WORK REQUIRED –
Go from the first line to the line with "nodes of one" and return those lines verbatim, ends included.

SUPPLIED MATERIAL –
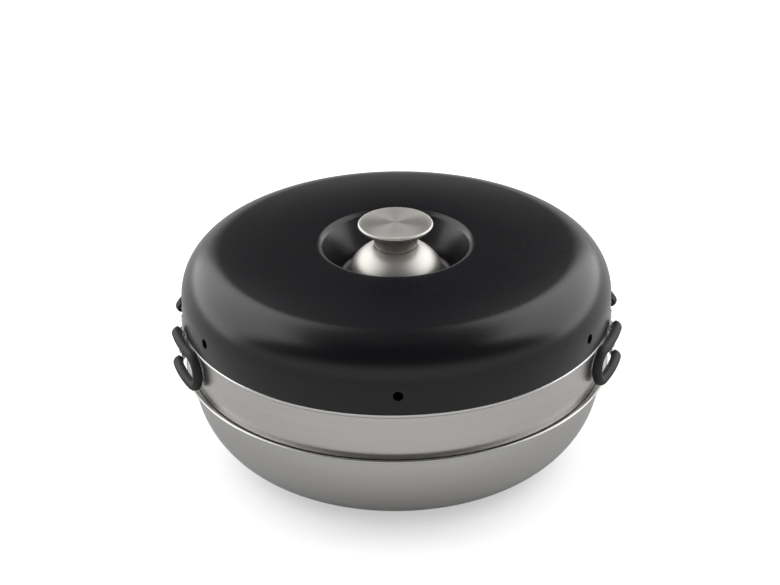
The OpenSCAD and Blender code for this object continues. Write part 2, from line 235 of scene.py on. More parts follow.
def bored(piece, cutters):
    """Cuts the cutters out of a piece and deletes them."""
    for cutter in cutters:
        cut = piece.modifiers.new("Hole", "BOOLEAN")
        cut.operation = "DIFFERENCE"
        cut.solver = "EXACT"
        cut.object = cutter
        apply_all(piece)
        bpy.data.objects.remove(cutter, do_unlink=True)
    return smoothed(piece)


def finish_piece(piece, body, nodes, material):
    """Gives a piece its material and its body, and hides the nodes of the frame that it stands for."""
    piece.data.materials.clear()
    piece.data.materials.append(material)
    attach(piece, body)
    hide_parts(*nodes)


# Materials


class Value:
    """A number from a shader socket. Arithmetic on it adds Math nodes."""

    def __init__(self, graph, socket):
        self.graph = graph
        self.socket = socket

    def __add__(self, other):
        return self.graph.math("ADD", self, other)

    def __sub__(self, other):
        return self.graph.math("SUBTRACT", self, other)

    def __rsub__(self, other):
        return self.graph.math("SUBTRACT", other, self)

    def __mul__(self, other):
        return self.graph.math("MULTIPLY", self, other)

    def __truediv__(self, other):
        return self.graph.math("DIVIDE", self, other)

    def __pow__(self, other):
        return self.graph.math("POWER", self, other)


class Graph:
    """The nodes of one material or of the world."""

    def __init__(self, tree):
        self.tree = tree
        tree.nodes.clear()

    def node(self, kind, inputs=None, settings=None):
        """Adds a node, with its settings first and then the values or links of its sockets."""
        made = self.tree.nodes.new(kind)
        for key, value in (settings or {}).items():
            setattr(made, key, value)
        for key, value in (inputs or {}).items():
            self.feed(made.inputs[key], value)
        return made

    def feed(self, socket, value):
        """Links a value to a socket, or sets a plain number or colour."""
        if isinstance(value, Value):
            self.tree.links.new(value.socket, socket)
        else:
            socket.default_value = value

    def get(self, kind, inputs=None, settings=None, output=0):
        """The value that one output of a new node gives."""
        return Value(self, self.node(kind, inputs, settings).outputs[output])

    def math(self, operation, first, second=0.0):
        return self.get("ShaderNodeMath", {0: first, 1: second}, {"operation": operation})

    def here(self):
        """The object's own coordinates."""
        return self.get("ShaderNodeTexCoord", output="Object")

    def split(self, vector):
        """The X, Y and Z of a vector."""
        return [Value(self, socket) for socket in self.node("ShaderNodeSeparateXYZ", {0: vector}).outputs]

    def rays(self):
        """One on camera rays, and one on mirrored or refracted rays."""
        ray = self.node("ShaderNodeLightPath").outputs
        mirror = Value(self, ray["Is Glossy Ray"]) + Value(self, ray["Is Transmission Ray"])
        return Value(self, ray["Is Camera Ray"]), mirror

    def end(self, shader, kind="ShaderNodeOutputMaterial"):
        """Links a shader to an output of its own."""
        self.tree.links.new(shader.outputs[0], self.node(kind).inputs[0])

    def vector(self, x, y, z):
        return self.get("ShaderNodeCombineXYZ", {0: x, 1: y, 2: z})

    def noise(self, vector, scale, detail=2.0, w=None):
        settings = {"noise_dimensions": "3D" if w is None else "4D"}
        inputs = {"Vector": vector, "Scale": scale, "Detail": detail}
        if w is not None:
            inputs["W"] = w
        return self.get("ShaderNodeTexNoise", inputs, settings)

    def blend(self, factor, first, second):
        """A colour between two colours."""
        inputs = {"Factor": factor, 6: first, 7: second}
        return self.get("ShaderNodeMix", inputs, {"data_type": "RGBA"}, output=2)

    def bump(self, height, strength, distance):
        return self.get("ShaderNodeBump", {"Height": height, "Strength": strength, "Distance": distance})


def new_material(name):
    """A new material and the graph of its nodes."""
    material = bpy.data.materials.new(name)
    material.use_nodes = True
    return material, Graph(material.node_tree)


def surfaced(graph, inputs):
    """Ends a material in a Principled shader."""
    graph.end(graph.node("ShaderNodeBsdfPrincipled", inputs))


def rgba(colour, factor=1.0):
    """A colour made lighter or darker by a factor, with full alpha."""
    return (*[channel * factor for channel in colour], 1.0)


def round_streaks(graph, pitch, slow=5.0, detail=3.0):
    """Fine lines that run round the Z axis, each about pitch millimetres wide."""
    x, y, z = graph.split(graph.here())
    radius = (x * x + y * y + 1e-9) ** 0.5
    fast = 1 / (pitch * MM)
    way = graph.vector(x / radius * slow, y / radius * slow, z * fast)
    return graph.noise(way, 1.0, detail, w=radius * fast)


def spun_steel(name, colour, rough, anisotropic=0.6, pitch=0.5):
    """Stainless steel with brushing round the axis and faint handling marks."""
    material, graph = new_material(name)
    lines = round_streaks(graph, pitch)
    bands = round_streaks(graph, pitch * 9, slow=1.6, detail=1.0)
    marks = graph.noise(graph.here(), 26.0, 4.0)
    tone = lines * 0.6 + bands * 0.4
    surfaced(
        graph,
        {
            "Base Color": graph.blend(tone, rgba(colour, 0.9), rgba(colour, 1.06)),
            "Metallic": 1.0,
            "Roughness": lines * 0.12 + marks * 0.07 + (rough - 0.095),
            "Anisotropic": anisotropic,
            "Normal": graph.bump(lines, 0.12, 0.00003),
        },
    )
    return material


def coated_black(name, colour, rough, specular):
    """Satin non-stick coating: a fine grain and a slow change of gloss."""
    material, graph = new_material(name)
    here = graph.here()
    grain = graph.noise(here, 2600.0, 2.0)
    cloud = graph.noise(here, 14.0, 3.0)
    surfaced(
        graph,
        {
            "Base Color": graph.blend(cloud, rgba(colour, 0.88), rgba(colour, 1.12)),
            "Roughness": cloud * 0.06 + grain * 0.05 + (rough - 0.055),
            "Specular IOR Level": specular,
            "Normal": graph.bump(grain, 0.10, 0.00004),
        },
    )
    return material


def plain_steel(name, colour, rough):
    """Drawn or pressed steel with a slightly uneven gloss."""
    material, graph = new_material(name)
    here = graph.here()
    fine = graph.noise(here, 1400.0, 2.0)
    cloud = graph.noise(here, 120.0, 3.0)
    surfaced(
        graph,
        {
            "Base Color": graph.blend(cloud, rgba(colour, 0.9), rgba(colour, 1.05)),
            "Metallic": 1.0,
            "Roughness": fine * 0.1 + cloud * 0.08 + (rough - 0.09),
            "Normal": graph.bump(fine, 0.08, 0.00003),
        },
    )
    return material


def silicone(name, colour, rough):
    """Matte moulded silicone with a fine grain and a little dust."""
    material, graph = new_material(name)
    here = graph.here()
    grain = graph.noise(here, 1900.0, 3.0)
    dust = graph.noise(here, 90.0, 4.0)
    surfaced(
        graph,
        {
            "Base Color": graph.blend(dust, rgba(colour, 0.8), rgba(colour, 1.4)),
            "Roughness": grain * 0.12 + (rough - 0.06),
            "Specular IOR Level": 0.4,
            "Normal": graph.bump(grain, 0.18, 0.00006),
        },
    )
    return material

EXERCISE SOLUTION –
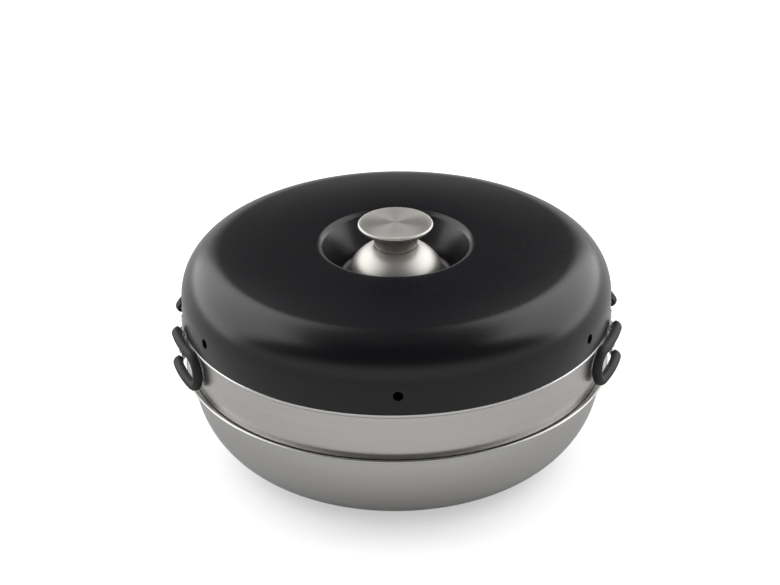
The OpenSCAD and Blender code for this object continues. Write part 2, from line 235 of scene.py on. More parts follow.
def bored(piece, cutters):
    """Cuts the cutters out of a piece and deletes them."""
    for cutter in cutters:
        cut = piece.modifiers.new("Hole", "BOOLEAN")
        cut.operation = "DIFFERENCE"
        cut.solver = "EXACT"
        cut.object = cutter
        apply_all(piece)
        bpy.data.objects.remove(cutter, do_unlink=True)
    return smoothed(piece)


def finish_piece(piece, body, nodes, material):
    """Gives a piece its material and its body, and hides the nodes of the frame that it stands for."""
    piece.data.materials.clear()
    piece.data.materials.append(material)
    attach(piece, body)
    hide_parts(*nodes)


# Materials


class Value:
    """A number from a shader socket. Arithmetic on it adds Math nodes."""

    def __init__(self, graph, socket):
        self.graph = graph
        self.socket = socket

    def __add__(self, other):
        return self.graph.math("ADD", self, other)

    def __sub__(self, other):
        return self.graph.math("SUBTRACT", self, other)

    def __rsub__(self, other):
        return self.graph.math("SUBTRACT", other, self)

    def __mul__(self, other):
        return self.graph.math("MULTIPLY", self, other)

    def __truediv__(self, other):
        return self.graph.math("DIVIDE", self, other)

    def __pow__(self, other):
        return self.graph.math("POWER", self, other)


class Graph:
    """The nodes of one material or of the world."""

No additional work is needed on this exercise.